In situ Raman spectroscopy reveals the structure evolution and lattice oxygen reaction pathway induced by the crystalline–amorphous heterojunction for water oxidation

One of the most successful approaches for balancing the high stability and activity of water oxidation in alkaline solutions is to use amorphous and crystalline heterostructures. However, due to the lack of direct evidence at the molecular level, the nano/micro processes of amorphous and crystalline heterostructure electrocatalysts, including self-reconstruction and reaction pathways, remain unknown. Herein, the Leidenfrost effect assisted electrospray approach combined with phase separation was used for the first time to create amorphous NiO(x)/crystalline α-Fe(2)O(3) (a-NiO(x)/α-Fe(2)O(3)) nanowire arrays.
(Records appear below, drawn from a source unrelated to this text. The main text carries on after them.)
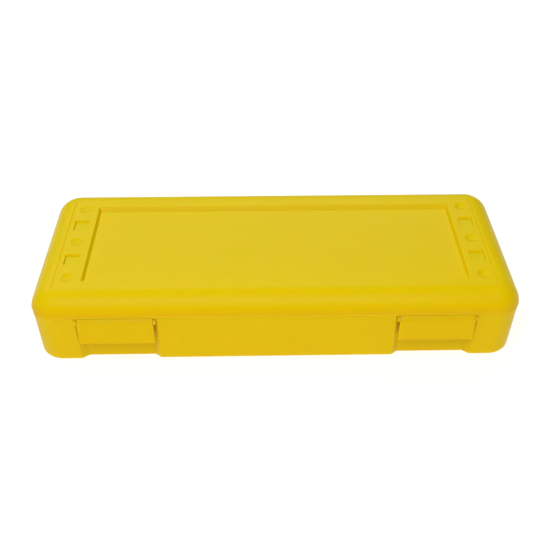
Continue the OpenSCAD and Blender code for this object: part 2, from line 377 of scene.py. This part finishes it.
def lid_shell():
    """The lid's moulding, with its mesh lines close together where the top bends."""
    xs = mirrored_lines(
        core_x,
        (0, 128, 8), (129.5, 134.5, 0.25), (136.2, 137.6, 0.7), (138.3, 139.5, 0.1),
        (139.5, 148.5, 0.5), (148.5, 149.7, 0.1), (149.7, core_x, 0.4),
    )
    ys = mirrored_lines(
        core_y,
        (0, 5, 0.6), (5, 14, 3), (14, 15.2, 0.15), (15.2, 24.8, 3), (24.8, 26, 0.15), (26, 35, 3),
        (35, 41.5, 0.6), (41.5, 46, 0.2), (46, core_y, 1),
    )
    stations = Stations(xs, ys, 16)
    groove_d = roll_d + 0.1
    rings = []
    across_groove = (-0.7, -0.55, -0.3, -0.1, 0.1, 0.3, 0.55, 0.7)
    for d in [0, 0.8, *(groove_d + v for v in across_groove)]:
        z = roll_z + math.sqrt(roll_radius**2 - max(0, d - roll_d) ** 2)
        share = min(1, max(0, 1.2 - 1.2 * abs(d - groove_d) / groove_half))
        fade = np.clip((stations.end - 0.8) / 0.2, 0, 1)
        rings.append(stations.ring(d, z - groove_depth * share * fade))
    lip_angle = math.degrees(math.asin((parting_z - roll_z) / roll_radius))
    outer = arc((roll_d, roll_z), roll_radius, 87, lip_angle + 1.3, 28)
    inner_radius = roll_radius - lid_wall
    inner_angle = math.degrees(math.asin((parting_z - roll_z) / inner_radius))
    inner = arc((roll_d, roll_z), inner_radius, inner_angle + 1.3, 90, 24)
    outer_lip, inner_lip = outer[-1][0], inner[0][0]
    lip = [
        (outer_lip - 0.03, parting_z + 0.12),
        (outer_lip - 0.12, parting_z + 0.03),
        (outer_lip - 0.3, parting_z),
        (inner_lip + 0.3, parting_z),
        (inner_lip + 0.1, parting_z + 0.04),
        (inner_lip + 0.02, parting_z + 0.14),
    ]
    rings += [stations.ring(d, z) for d, z in outer + lip + inner + [(0, case_height - lid_wall)]]
    return swept_shell("lid_moulding", stations, rings, xs, ys, lid_top, lid_ceiling)


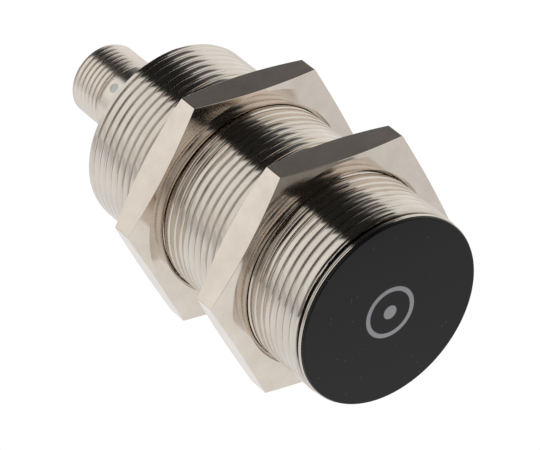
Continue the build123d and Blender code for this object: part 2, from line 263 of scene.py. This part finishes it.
def mesh_object(name, verts, faces, material, smooth_angle=28.0):
    data = bpy.data.meshes.new(name)
    data.from_pydata([tuple(v) for v in verts], [], faces)
    data.validate()
    made = bmesh.new()
    made.from_mesh(data)
    bmesh.ops.remove_doubles(made, verts=made.verts, dist=0.000002)
    bmesh.ops.recalc_face_normals(made, faces=made.faces)
    made.to_mesh(data)
    made.free()
    data.shade_smooth()
    data.set_sharp_from_angle(angle=math.radians(smooth_angle))
    data.materials.append(material)
    obj = bpy.data.objects.new(name, data)
    scene.collection.objects.link(obj)
    flat = obj.modifiers.new("flat_faces", "WEIGHTED_NORMAL")
    flat.keep_sharp = True
    flat.weight = 60
    return obj


def rings(profile, count):
    """Vertices of rings round the X axis, one for each (x, r), in millimetres."""
    angle = np.arange(count) * TURN / count
    rows = []
    for x, r in profile:
        rows.append(np.stack([np.full(count, x), r * np.cos(angle), r * np.sin(angle)], 1))
    return np.concatenate(rows) * MM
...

The results of in situ Raman spectroscopy demonstrate that with the increase of the potential at the a-NiO(x)/α-Fe(2)O(3) interface, a significant accumulation of OH can be observed. Combining with XAS spectra and DFT calculations, we believe that more OH adsorption on the Ni centers can facilitate Ni(2+) deprotonation to achieve the high-valence oxidation of Ni(4+) according to HSAB theory (Fe(3+) serves as a strong Lewis acid). This result promotes the electrocatalysts to follow the lattice oxygen activation mechanism. This work, for the first time, offers direct spectroscopic evidence for deepening the fundamental understanding of the Lewis acid effect of Fe(3+), and reveals the synergistic effect on water oxidation via the unique amorphous and crystalline heterostructures.